Best practices checklist for online store SEO
- Map one primary keyword theme to each important category or product page.
- Write unique, helpful product descriptions instead of copying supplier text.
- Control faceted navigation to prevent low-value indexable URLs.
- Use schema markup for products, offers, and reviews where relevant.
- Improve Core Web Vitals and mobile usability before adding more content.
- Keep out-of-stock pages useful when they still have search demand.
- Strengthen internal links between categories, products, and guides.
Conclusion
Improving ecommerce SEO is a long-term process built on relevance, technical health, content quality, and user experience. Online stores that invest in category page optimisation, product page clarity, mobile speed, structured data, and thoughtful internal linking are better placed to grow organic traffic sustainably.
There is no single tactic that works for every store, and results will vary based on competition, site quality, and execution. The most reliable approach is to keep improving the pages that matter most to shoppers and search engines, then measure what actually helps visitors discover products and complete purchases.
Frequently Asked Questions
What is the most important part of ecommerce SEO?
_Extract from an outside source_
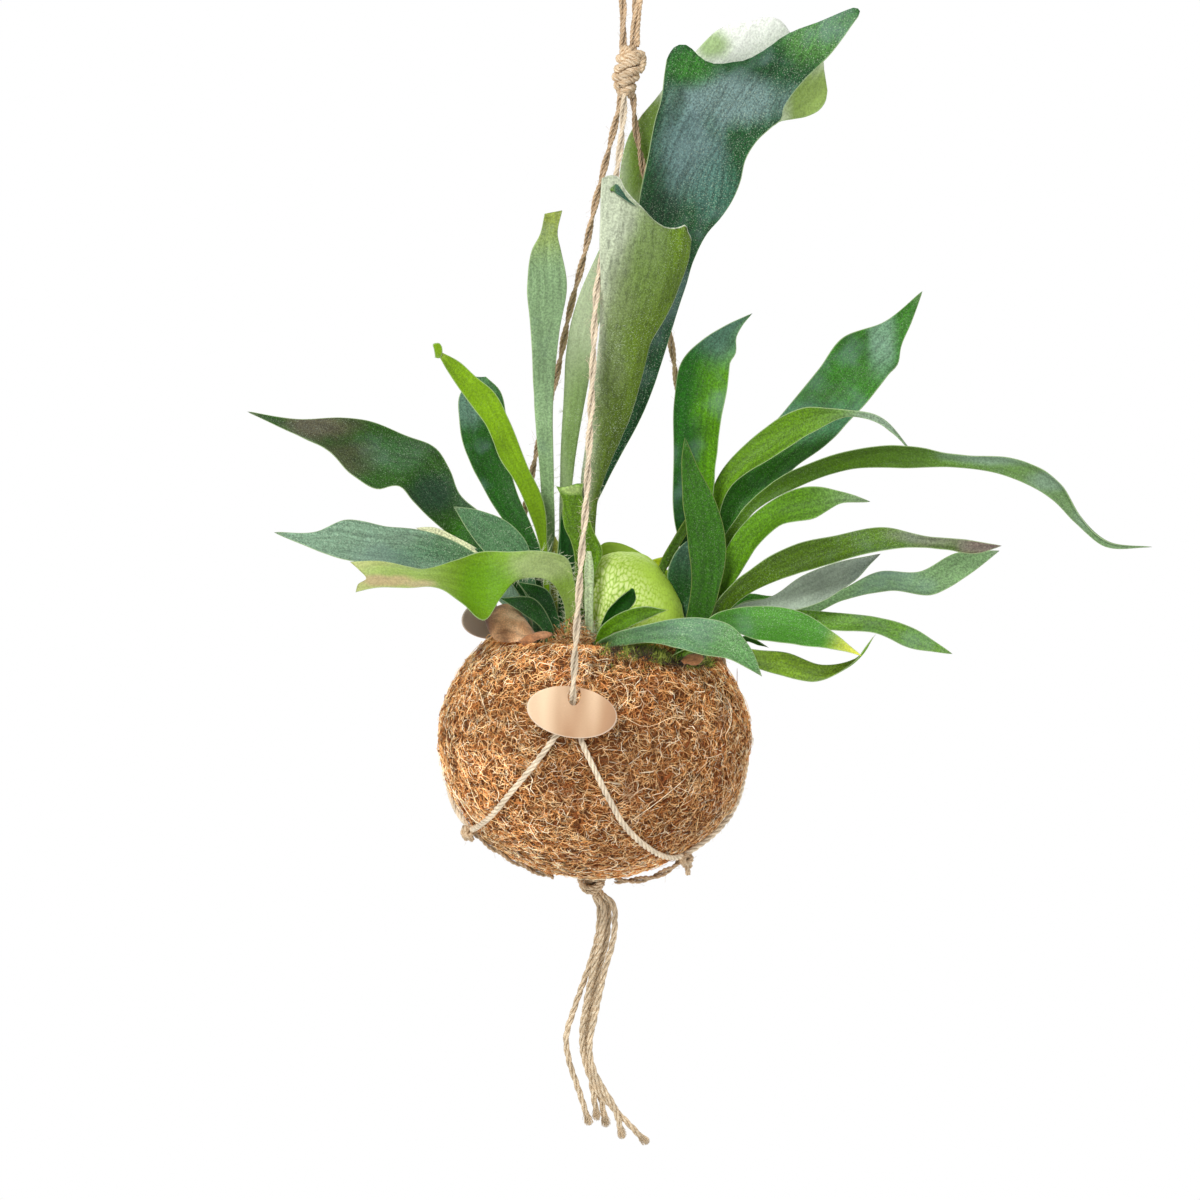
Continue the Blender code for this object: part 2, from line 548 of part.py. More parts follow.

For most stores, category pages, product pages, and technical crawlability are the main priorities. These areas affect how well search engines understand your catalogue.
Should product descriptions be unique?
Yes. Unique descriptions help differentiate your pages, reduce duplicate content issues, and give shoppers more useful information.
How do I handle out-of-stock products for SEO?
Keep valuable pages live where possible, explain the item is unavailable, and suggest alternatives or related products instead of removing the page immediately.
Does site speed matter for ecommerce SEO?
Yes. Faster pages usually create a better experience on mobile and desktop, and that can support engagement and conversions when other factors are in place.